December 28th, 2011 @ 6:47 am
You’re gonna need something built for speed because the Rick Santorum campaign is gonna take off like a rocket!
December 28th, 2011 @ 8:12 am
.semit fo elpuoc a ti daer ev’I
December 28th, 2011 @ 8:13 am
Our thoughts and prayers go out for all the gentle, innocent wildlife who may be in danger for the next week in Iowa.
December 28th, 2011 @ 8:30 am
Uhhhm, being familiar with omens and divination and such, it seems to me like that particular omen might be telling you something about Perry more than Santorum.

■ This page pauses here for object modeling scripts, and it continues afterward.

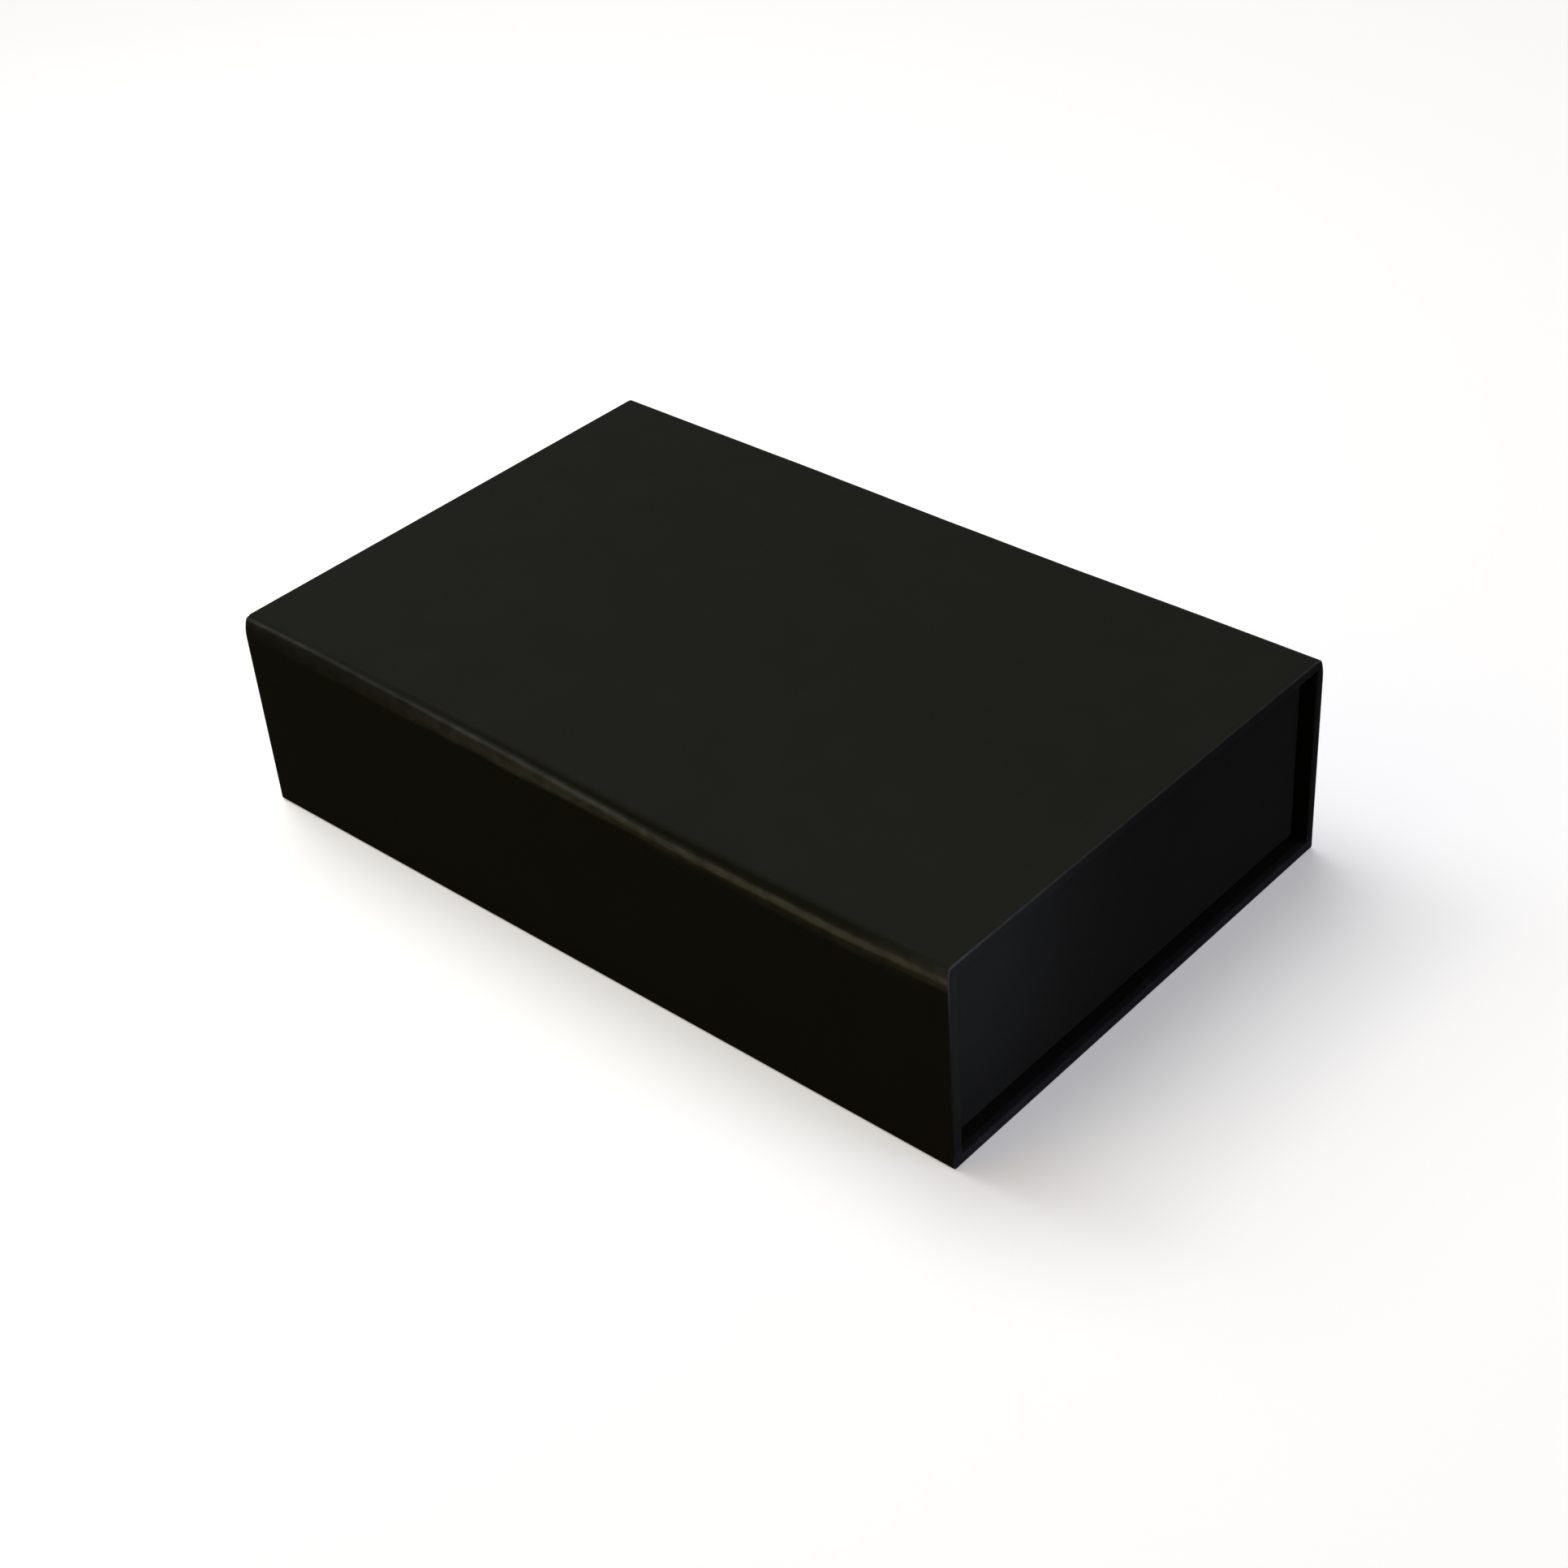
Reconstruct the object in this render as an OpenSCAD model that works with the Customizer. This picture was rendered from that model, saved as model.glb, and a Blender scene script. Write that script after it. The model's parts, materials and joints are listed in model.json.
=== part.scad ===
// Rigid gift box with a push-through drawer: a paper-covered greyboard sleeve, open at both
// short ends, and a tray that slides through it either way.
// Millimetres. X runs from mouth to mouth, Z is up, and the box stands on z = 0.
// "Left" is -Y and "right" is +Y, as seen when facing the +X mouth.

/* [Sleeve] */
// Length from one open mouth to the other
sleeve_l = 240; // [180:5:300]
// Width over the two rolled top edges
sleeve_w = 150; // [110:5:200]
// Height over the rolled top edges
sleeve_h = 60; // [40:1:90]
// Thickness of the sleeve's greyboard
sleeve_board_t = 2.5; // [2:0.1:3]
// Distance from the middle of a rolled edge to the outer faces of the boards it joins
hinge_r = 3.2; // [3.1:0.1:4]
// Open gap between the underside of the top board and the top of each side board
hinge_gap = 2; // [0.7:0.1:3]
// Height by which the rolled paper stands above the flat faces
roll_rise = 0.15; // [0.1:0.05:0.2]
// Depth to which the cover paper is turned in at each mouth
mouth_turn_in = 16; // [10:1:25]

/* [Drawer] */
// Thickness of the drawer's greyboard
drawer_board_t = 2; // [1.5:0.1:2.5]
// Depth of the drawer's end panels behind the mouths
drawer_recess = 4; // [2:0.5:8]
// Play between the drawer and each side of the sleeve
side_play = 0.7; // [0.4:0.1:1.5]
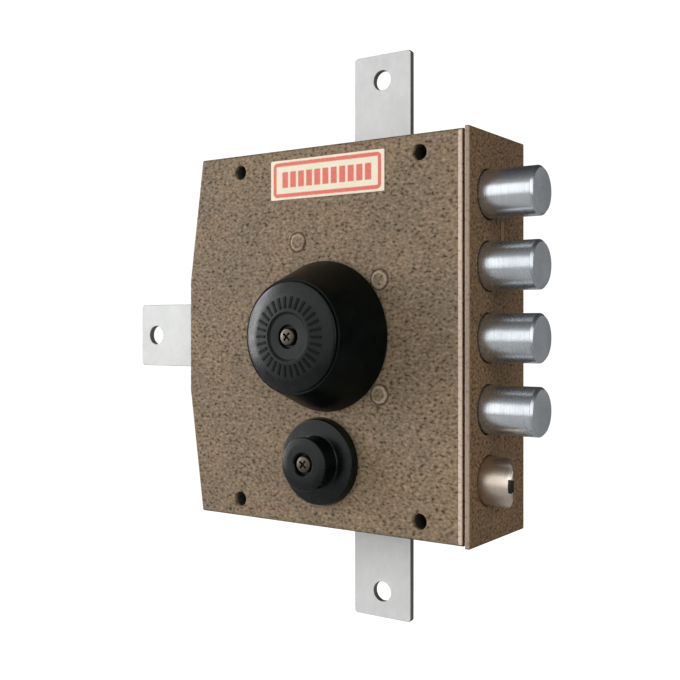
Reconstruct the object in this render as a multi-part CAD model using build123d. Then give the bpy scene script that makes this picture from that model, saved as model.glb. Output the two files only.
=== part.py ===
# Surface-mounted door lock with four round deadbolts, a sprung latch, three rod bolts
# and a cylinder for the outside key.
# Millimetres. Origin: centre of the four fixing holes, on the plane that lies on the door.
# +X towards the bolts, +Y into the door, +Z up. The lock is modelled thrown (locked).
from math import acos, asin, cos, degrees, pi, radians, sin, sqrt, tan
import os

from build123d import *

# Case
case_half_height = 83.0
case_depth = 53.0
sheet = 2.0
left_x = -79.6
left_corner_x = -71.6
left_flat = 26.0
cover_right_x = 66.8
side_x = 70.0
side_proud = 0.6
bend_radius = 2.0
fold_radius = 2.5
inner_fold_radius = 0.5

# Layers from the front of the case to the door
front_y = -case_depth
cover_back_y = front_y + sheet
spindle_front_y = front_y + 0.2
side_rod_y = (-48.0, -45.0)
carriage_y = (-34.0, -30.0)
mid_plate_y = (-24.5, -21.5)
rod_y = (-20.5, -17.5)
spindle_back_y = -7.6
back_plate_y = (-sheet, 0.0)

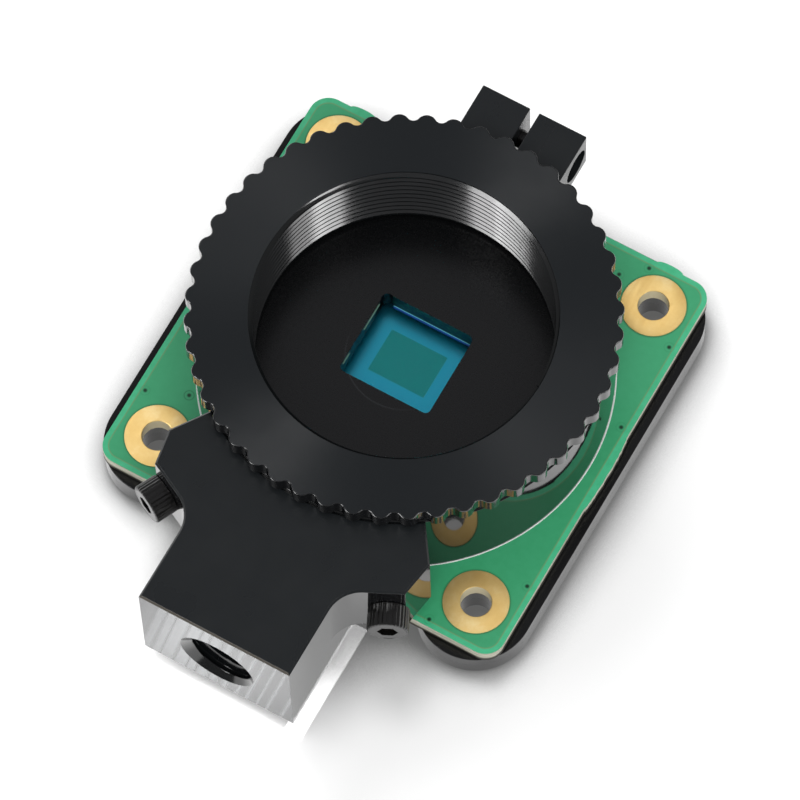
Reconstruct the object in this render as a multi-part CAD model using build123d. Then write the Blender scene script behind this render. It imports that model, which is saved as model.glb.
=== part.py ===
from build123d import *
import os
from math import cos, sin, tan, radians, sqrt, pi

# A board camera module with a screw-in lens mount. Millimetres, +Z along the
# optical axis. The origin is on that axis, at the underside of the back cover.
# The tripod mount points along -Y and the clamp ears along +Y.

# square of mounting holes, which the other sizes follow
hole_spacing = 30.0
hole_r = 1.3
hole_edge = 4.6
land_r = 2.75
land_gap = 1.163
land_thickness = 0.05

# back cover, a shallow tray under the board
cover_corner_r = 4.8
cover_thickness = 2.7
cover_floor = 0.9
cover_rim = 1.6
cover_boss_r = 3.3
notch_clearance = 0.3
notch_corner_r = 1.2

# circuit board
board_margin = 0.85
board_trim = 0.1
board_shift_y = -0.08
board_corner_r = 1.7
board_thickness = 1.4
stub_width = 2.4
stub_reach = 0.28
stub_offset = 14.6
side_stub_width = 7.2
side_stub_reach = 0.22

# lens housing
housing_wall = 2.25
housing_height = 9.75
housing_top_break = 0.15
floor_height = 3.5
floor_thickness = 1.9
aperture_x = 8.4
aperture_y = 7.8
aperture_corner_r = 0.45
aperture_shift = (0.02, 0.1)
corner_drill_r = 0.54
corner_drill_inset = 0.48

# clamp ears with their lock screw
ear_width = 9.72
ear_length = 4.5
ear_height = 4.65
ear_corner_break = 0.12
slot_width = 0.85
lock_offset = 2.7
lock_drop = 2.4
lock_head_r = 1.35
lock_bore_clearance = 0.15
lock_head_length = 1.8
lock_shank_r = 0.8
lock_hex_af = 1.3
lock_hex_depth = 0.9
lock_web = 1.7

# focus ring
ring_wall = 2.7
ring_clearance = 0.05
mouth_break = 0.35
thread_pitch = 0.794
thread_depth = 0.35
thread_turns = 8
thread_run_out = 0.6
ring_floor_gap = 0.5
flange_gap = 0.45
flange_thickness = 1.6
lobe_count = 48
lobe_depth = 0.57
lobe_crest_share = 0.6
lobe_phase = 0.73

# sensor stack
package_x = 12.0
package_y = 10.6
package_height = 0.95
package_floor = 0.65
cavity_x = 9.8
cavity_y = 9.2
die_gap = 0.15
die_thickness = 0.2
pixel_x = 5.25
pixel_y = 4.05
pixel_shift_y = 0.27
pixel_thickness = 0.01
cover_glass_thickness = 0.3
cover_glass_lap = 0.5
filter_x = 9.8
filter_y = 9.2
filter_thickness = 0.3
seal_gap = 0.1
seal_wall = 1.2
seal_clearance = 0.3

# screws that hold the housing to the board and the cover
base_screw_x = 12.2
base_screw_r = 0.95
base_screw_clearance = 0.1
base_screw_depth = 2.4
base_head_r = 1.9
base_head_height = 1.2
base_head_clearance = 0.2
base_hex_af = 1.5
base_hex_depth = 0.7
base_web = 1.1

# tripod mount
mount_length = 13.64
mount_board_gap = 0.3
wing_height = 7.1
wing_reach = 6.1
wing_tip = 1.23
wing_flare = 0.5
wing_undercut = 2.15
wing_side_rise = 0.05
wing_face_angle = 26.3
wing_fillet_r = 3.0
mount_edge_break = 0.15
tripod_hole_r = 2.6
tripod_hole_depth = 9.0
tripod_hole_height = 3.75
tripod_mouth_r = 3.4

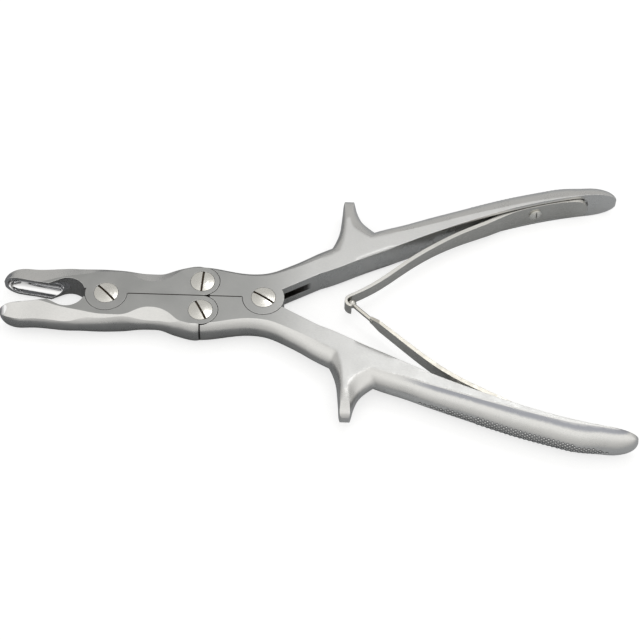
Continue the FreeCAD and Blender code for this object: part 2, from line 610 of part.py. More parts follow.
def upper_spring():
    """The upper spring, whose end curls round the ball of the lower one."""
    centre = ball_centre()
    bore = BALL_RADIUS + BALL_CLEARANCE
    outside = bore + SPRING_TIP_THICKNESS
    toward = Vector(*UPPER_SPRING[0], 0) - centre
    chord = math.degrees(math.atan2(toward.y, toward.x))
    start_deg = chord + math.degrees(math.acos(outside / toward.Length))
    start = centre + polar(outside, start_deg)
    ring = [Part.Arc(start, centre + polar(outside, (start_deg + HOOK_END_DEG) / 2),
                     centre + polar(outside, HOOK_END_DEG)).toShape(),
            Part.makeLine(centre + polar(outside, HOOK_END_DEG), centre + polar(bore, HOOK_END_DEG)),
            Part.Arc(centre + polar(bore, HOOK_END_DEG),
                     centre + polar(bore, (start_deg + HOOK_END_DEG) / 2),
                     centre + polar(bore, start_deg)).toShape(),
            Part.makeLine(centre + polar(bore, start_deg), start)]
    hook = slab(ring, -SPRING_TIP_HALF_WIDTH, SPRING_TIP_HALF_WIDTH)
    strip = leaf(((start.x, start.y),) + UPPER_SPRING)
    width = spring_width([(BALL_BACK - 6, SPRING_TIP_HALF_WIDTH), (50, 0.58 * SPRING_HALF_WIDTH),
                          (62, 0.62 * SPRING_HALF_WIDTH)])
    return strip.common(width).fuse(hook).removeSplitter()


def lower_spring():
    """The lower spring as its mirror image, with a neck and a ball at the free end."""
    centre = ball_centre()
    centre.y = -centre.y
    strip = leaf(LOWER_SPRING)
    width = spring_width([(LOWER_SPRING[0][0] - 2, 1.0), (LOWER_SPRING[0][0] + 1, 1.5),
                          (42, 0.56 * SPRING_HALF_WIDTH), (62, 0.62 * SPRING_HALF_WIDTH)])
    root = Vector(*LOWER_SPRING[0], 0) + polar(SPRING_TIP_THICKNESS / 2, -45) + polar(1.2, 45)
    neck = Part.makeCylinder(NECK_RADIUS, (root - centre).Length, centre, root - centre)
    ball = Part.makeSphere(BALL_RADIUS, centre)
    return strip.common(width).fuse(neck).fuse(ball).removeSplitter()


def mirrored(shape):
    """The same shape on the other side of the instrument's long axis."""
    return shape.mirror(Vector(0, 0, 0), Vector(0, 1, 0))


def lower_link():
    """The lower link's axis."""
    return Vector(LINK.x, -LINK.y, 0)


def build():
    """Every piece by name, in the pivot's frame."""
    small_screw = spring_screw()
    return {
        "upper_jaw": jaw(True),
        "lower_jaw": mirrored(jaw(False)),
        "upper_handle": handle(True, OPEN_PIVOT_CLEARANCE),
        "lower_handle": mirrored(handle(False, RUNNING_CLEARANCE)),
        "front_pivot_screw": pivot_screw(FRONT, FRONT_SLOT_DEG),
        "rear_pivot_screw": pivot_screw(REAR, REAR_SLOT_DEG),
        "upper_link_screw": pivot_screw(LINK, UPPER_LINK_SLOT_DEG),
        "lower_link_screw": pivot_screw(lower_link(), LOWER_LINK_SLOT_DEG),
        "upper_spring": upper_spring(),
        "lower_spring": mirrored(lower_spring()),
        "upper_spring_screw": small_screw,
        "lower_spring_screw": mirrored(small_screw),
    }


def main():
    """Build the pieces, set them down on the table and write them out."""
    os.makedirs("parts", exist_ok=True)
    pieces = build()
    bounds = Part.makeCompound(list(pieces.values())).optimalBoundingBox()
    shift = Vector(-(bounds.XMin + bounds.XMax) / 2, -(bounds.YMin + bounds.YMax) / 2, -bounds.ZMin)
    for name, shape in pieces.items():
        shape.translate(shift)
        shape.exportStep("parts/" + name + ".step")
        print(name, shape.isValid(), len(shape.Solids), round(shape.Volume, 1))
    print("rear pivot at", [round(value, 3) for value in shift])
    print("size", round(bounds.XLength, 2), round(bounds.YLength, 2), round(bounds.ZLength, 2))


main()
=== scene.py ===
"""Looks of the bone rongeur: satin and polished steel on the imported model.

Lengths are in metres unless a name says otherwise. Places given in millimetres are measured from the rear
pivot at mid-thickness: +X runs back along the handles, +Y to the upper handle, +Z up.
"""
import json
import math

import bmesh
import bpy
from mathutils import Matrix, Vector
from mathutils.bvhtree import BVHTree
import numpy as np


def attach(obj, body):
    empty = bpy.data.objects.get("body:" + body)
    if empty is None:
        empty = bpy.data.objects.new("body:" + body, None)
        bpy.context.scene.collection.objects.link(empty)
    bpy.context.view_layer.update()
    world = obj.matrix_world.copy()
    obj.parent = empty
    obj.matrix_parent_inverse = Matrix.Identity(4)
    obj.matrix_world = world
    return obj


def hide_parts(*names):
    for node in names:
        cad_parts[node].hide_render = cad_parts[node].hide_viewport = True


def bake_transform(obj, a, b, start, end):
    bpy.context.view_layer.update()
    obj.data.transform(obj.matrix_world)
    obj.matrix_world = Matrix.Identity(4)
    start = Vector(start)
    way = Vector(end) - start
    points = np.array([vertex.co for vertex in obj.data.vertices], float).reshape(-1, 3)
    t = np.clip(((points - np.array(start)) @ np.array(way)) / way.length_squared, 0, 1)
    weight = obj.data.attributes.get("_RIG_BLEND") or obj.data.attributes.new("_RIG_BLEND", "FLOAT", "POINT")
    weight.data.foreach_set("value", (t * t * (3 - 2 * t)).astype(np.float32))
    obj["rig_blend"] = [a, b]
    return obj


MM = 0.001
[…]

December 28th, 2011 @ 2:03 pm
[…] Rapids at 6:30 p.m.. A calculation — based on the fact that I’m now driving a sweet black Ford Mustang — says I don’t have to leave here until about 1 p.m. So I’m typing this while the […]
December 28th, 2011 @ 3:33 pm
read it repeatedly. Watch out for dwarves.
December 29th, 2011 @ 10:31 pm
You read it, Zilla, but can you see the fnords?
PS: No Smoking. No Spitting. –the MGT.